Wegen fortdauernder Gewalt:
Scharon wendet sich vom Friedensfahrplan ab
Engster Berater des Premiers:
Wir haben das Paket mit dem Namen Palästinenserstaat von der Agenda
genommen
Von Thorsten Schmitz
Tel Aviv - Israel will die Errichtung eines
palästinensischen Staats für unbegrenzte Zeit verhindern. Der
Bürochef von Regierungschef Ariel Scharon, Dov Weisglass, sagte am
Mittwoch in überraschender Offenheit der israelischen Tageszeitung
Haaretz, dass nach dem für 2005 geplanten Abzug der 8000 jüdischen
Siedler aus dem Gaza-Streifen der Friedensprozess mit den
Palästinensern auf Eis gelegt werde. Israel werde sich von den
Palästinensern abwenden, bis diese der Gewalt abgeschworen und eine
kooperative Führung installiert hätten, sagte Weisglass.
"Wenn man den Friedensprozess einfriert,
verhindert man auch die Bildung eines Palästinenserstaates", führte
Scharons Bürochef aus, der zugleich behauptete, Israel habe für die
politische Eiszeit "den Segen" der US-Regierung und beider Häuser
des Kongresses in Washington. "Wir haben das ganze Paket mit dem
Namen Palästinenserstaat und all seinen Folgen tatsächlich von der
Agenda genommen", zitiert Haaretz Weisglass.
Der Bürochef gilt als engster Berater von
Premierminister Scharon und reist fast jeden Monat zu Gesprächen mit
der US-Regierung und mit Kongressabgeordneten nach Washington.
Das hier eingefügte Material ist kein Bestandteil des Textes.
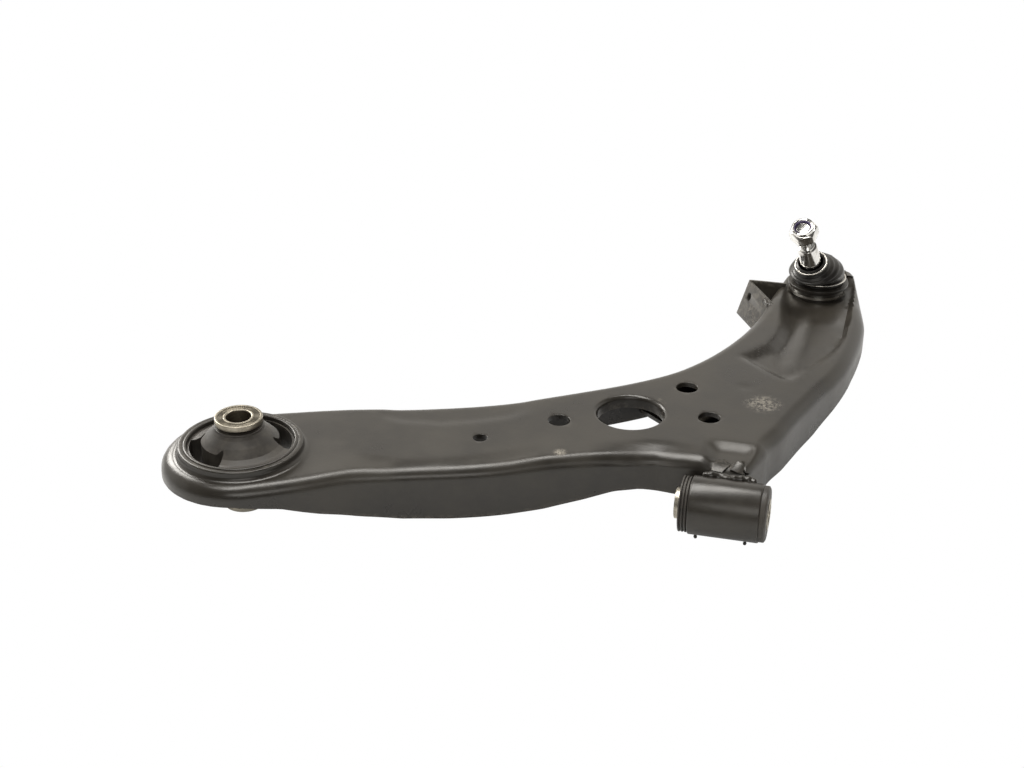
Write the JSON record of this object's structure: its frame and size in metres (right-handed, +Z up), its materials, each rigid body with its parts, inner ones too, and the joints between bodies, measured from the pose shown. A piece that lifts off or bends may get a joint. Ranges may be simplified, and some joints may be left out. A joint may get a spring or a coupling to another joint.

Er
habe sich mit den USA darauf geeinigt, dass Israel so lange keine
jüdischen Siedlungen mehr zu räumen brauche, solange die
Palästinenser sich nicht in "friedliebende Finnen" verwandelt
hätten. Die überraschend deutlichen Worte Weisglass' sind in Israel
und bei den Palästinensern auf Kritik gestoßen. Der
Oppositionsführer und Chef der Arbeitspartei, Schimon Peres, sagte,
wer "auf einen halben Frieden abzielt, bekommt einen halben Krieg".
Der Vorsitzende der linken Jachad-Partei, Jossi Beilin, meinte, die
Worte von Weisglass zeigten, dass Scharon kein Partner für den
Frieden sei. Der palästinensische Chefunterhändler Saeb Erekat
sagte, die Äußerungen illustrierten, dass Israel den Friedensprozess
zerstören wolle.
In einer Erklärung aus dem Büro Scharons, die von israelischen
Medien als Versuch der Schadensbegrenzung eingestuft wurde, hieß es,
der Friedensfahrplan sei der "einzige geeignete Plan" auf dem Weg zu
einer "andauernden politischen Einigung mit den Palästinensern".
Allerdings wurden in der Stellungnahme keine Angaben darüber
gemacht, ob Israel sich noch an den Friedensfahrplan gebunden fühle.
Der von Vertretern der USA, Russlands, der Vereinten Nationen und
der EU ausgearbeitete Plan sieht unter anderem die Schaffung eines
provisorischen Palästinenserstaates bereits im kommenden Jahr vor.
Danach sollen die wesentlichen Streitpunkte wie Hauptstadtfrage,
Flüchtlinge und Grenzen geklärt werden.
Die USA verhinderten in der Nacht zu Mittwoch mit
ihrem Veto die Annahme eines von arabischen Staaten eingebrachten
Entwurfs im UN-Sicherheitsrat, der Israel zum sofortigen Stopp der
Militäroffensive im Norden des Gaza-Streifens aufforderte.
Deutschland, Großbritannien und Rumänien enthielten sich der Stimme.